Within the entries below, find the portion that opens with the line containing "Continue the build123d" and closes with the line containing "1.4e-5, normal), metallic=0.8)". Retype that portion exactly and only.

**PROVIDED RECORDS**:
++++++++++++++++++++
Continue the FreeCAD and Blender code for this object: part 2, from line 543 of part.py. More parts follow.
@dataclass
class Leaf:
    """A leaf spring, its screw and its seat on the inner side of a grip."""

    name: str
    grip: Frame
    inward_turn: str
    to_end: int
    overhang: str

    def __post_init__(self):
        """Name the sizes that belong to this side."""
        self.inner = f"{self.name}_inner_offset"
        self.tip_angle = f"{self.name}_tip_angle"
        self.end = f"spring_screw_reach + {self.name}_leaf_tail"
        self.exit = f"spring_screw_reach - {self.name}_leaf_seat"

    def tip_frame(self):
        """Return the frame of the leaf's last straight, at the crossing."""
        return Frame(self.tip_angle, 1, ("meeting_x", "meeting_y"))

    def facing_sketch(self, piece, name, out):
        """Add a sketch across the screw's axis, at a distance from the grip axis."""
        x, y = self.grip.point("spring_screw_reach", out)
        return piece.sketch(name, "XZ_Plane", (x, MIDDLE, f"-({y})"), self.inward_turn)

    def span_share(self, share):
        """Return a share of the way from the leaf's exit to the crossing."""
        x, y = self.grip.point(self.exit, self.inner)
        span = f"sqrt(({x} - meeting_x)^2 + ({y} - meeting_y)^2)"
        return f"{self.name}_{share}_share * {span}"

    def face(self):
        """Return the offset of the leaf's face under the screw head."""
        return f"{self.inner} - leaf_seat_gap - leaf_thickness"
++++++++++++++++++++
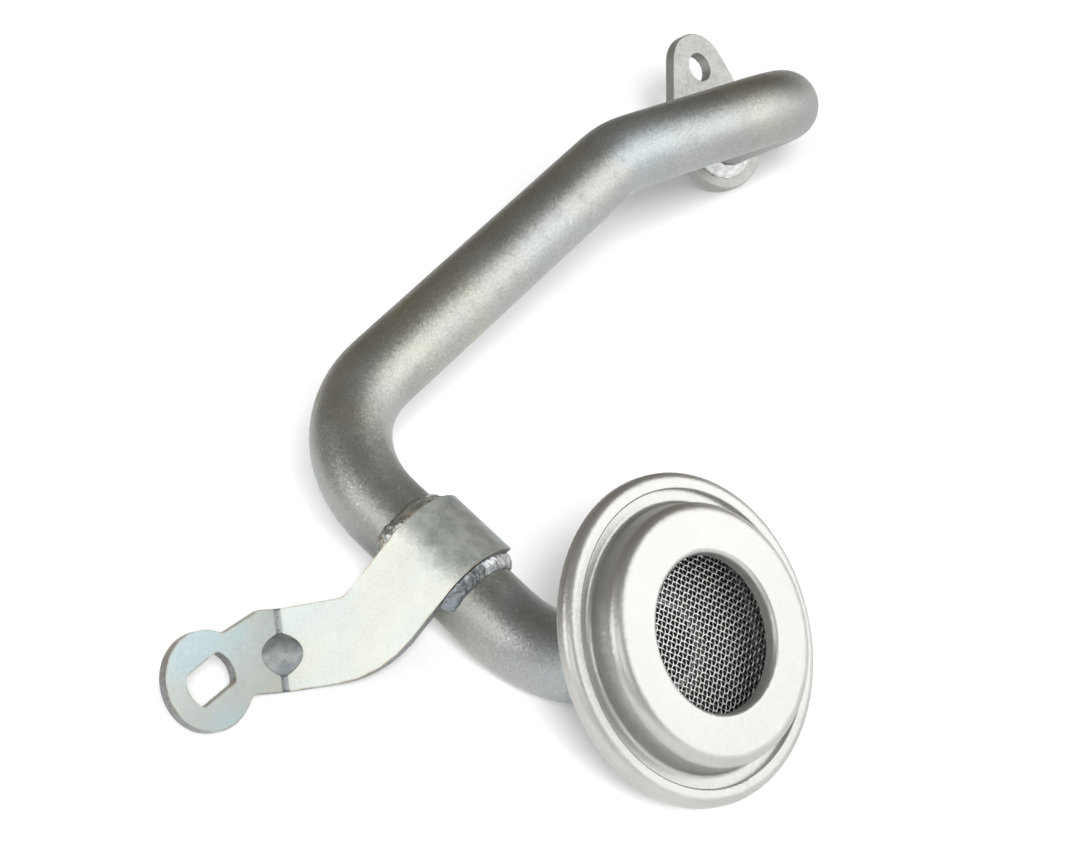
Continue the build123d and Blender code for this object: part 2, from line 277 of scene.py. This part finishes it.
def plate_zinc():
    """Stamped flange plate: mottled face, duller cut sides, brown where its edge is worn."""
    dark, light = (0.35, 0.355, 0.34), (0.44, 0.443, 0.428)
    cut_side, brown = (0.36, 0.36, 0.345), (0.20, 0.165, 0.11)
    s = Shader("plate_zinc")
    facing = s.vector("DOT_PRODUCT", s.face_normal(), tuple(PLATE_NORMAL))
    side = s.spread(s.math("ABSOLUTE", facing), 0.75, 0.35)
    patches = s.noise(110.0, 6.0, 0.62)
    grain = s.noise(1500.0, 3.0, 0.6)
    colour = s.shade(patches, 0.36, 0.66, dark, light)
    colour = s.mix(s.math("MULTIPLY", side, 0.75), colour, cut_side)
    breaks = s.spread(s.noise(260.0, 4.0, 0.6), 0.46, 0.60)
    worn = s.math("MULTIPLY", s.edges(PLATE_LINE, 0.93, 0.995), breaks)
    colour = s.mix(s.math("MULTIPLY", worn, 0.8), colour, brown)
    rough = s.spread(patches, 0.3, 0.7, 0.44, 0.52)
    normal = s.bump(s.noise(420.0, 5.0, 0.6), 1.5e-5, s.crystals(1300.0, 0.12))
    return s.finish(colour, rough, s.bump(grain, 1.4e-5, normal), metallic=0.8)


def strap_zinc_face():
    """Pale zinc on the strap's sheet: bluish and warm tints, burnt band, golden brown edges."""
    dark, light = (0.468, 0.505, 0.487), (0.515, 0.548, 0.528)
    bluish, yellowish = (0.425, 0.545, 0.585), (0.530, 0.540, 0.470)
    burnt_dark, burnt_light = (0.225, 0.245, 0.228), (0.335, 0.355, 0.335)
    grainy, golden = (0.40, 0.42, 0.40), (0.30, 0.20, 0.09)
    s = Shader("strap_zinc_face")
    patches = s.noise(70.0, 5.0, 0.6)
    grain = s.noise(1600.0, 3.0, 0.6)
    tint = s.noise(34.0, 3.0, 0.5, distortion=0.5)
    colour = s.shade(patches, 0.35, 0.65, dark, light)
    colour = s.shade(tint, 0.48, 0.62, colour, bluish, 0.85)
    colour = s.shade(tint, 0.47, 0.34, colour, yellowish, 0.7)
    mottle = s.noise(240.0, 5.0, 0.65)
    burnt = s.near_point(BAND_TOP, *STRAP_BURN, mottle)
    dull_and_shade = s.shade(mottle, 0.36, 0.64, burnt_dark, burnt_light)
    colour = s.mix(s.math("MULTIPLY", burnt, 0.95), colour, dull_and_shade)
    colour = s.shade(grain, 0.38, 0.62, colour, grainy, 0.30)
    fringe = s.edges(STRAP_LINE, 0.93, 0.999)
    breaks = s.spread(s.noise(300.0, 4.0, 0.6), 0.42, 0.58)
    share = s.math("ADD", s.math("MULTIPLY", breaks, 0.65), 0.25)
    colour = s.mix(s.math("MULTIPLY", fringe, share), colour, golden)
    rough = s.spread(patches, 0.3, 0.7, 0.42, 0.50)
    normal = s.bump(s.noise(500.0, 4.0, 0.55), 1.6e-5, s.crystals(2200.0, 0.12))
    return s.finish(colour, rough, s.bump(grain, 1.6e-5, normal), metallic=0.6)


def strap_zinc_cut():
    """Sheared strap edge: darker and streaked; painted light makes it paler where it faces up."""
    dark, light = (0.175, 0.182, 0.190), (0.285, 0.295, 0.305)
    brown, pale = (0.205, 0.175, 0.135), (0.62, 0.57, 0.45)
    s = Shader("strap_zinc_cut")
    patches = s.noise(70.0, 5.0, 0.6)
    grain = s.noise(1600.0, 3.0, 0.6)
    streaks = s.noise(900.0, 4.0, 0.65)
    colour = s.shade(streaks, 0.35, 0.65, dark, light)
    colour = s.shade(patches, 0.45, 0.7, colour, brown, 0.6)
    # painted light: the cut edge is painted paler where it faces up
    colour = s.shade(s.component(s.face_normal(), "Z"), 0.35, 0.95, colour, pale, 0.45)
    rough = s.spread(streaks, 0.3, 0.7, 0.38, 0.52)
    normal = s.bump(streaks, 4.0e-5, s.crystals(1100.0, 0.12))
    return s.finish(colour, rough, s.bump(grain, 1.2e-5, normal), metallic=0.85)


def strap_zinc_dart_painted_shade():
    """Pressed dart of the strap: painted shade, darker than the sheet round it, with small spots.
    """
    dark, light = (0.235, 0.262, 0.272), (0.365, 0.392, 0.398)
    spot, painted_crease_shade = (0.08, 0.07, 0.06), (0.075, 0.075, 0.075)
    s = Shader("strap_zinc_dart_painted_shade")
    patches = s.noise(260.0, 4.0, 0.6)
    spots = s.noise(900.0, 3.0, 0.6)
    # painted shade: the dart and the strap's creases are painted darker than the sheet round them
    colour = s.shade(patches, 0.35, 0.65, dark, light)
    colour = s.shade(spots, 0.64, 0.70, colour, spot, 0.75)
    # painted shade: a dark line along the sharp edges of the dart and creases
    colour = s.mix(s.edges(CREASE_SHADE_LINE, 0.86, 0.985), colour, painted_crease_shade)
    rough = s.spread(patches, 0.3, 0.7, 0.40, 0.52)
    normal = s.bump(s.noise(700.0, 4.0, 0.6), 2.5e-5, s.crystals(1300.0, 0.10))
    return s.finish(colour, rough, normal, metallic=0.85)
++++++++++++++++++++
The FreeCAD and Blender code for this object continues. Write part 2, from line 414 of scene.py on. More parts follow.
++++++++++++++++++++
**EXERCISE RESPONSE**:
Continue the build123d and Blender code for this object: part 2, from line 277 of scene.py. This part finishes it.
def plate_zinc():
    """Stamped flange plate: mottled face, duller cut sides, brown where its edge is worn."""
    dark, light = (0.35, 0.355, 0.34), (0.44, 0.443, 0.428)
    cut_side, brown = (0.36, 0.36, 0.345), (0.20, 0.165, 0.11)
    s = Shader("plate_zinc")
    facing = s.vector("DOT_PRODUCT", s.face_normal(), tuple(PLATE_NORMAL))
    side = s.spread(s.math("ABSOLUTE", facing), 0.75, 0.35)
    patches = s.noise(110.0, 6.0, 0.62)
    grain = s.noise(1500.0, 3.0, 0.6)
    colour = s.shade(patches, 0.36, 0.66, dark, light)
    colour = s.mix(s.math("MULTIPLY", side, 0.75), colour, cut_side)
    breaks = s.spread(s.noise(260.0, 4.0, 0.6), 0.46, 0.60)
    worn = s.math("MULTIPLY", s.edges(PLATE_LINE, 0.93, 0.995), breaks)
    colour = s.mix(s.math("MULTIPLY", worn, 0.8), colour, brown)
    rough = s.spread(patches, 0.3, 0.7, 0.44, 0.52)
    normal = s.bump(s.noise(420.0, 5.0, 0.6), 1.5e-5, s.crystals(1300.0, 0.12))
    return s.finish(colour, rough, s.bump(grain, 1.4e-5, normal), metallic=0.8)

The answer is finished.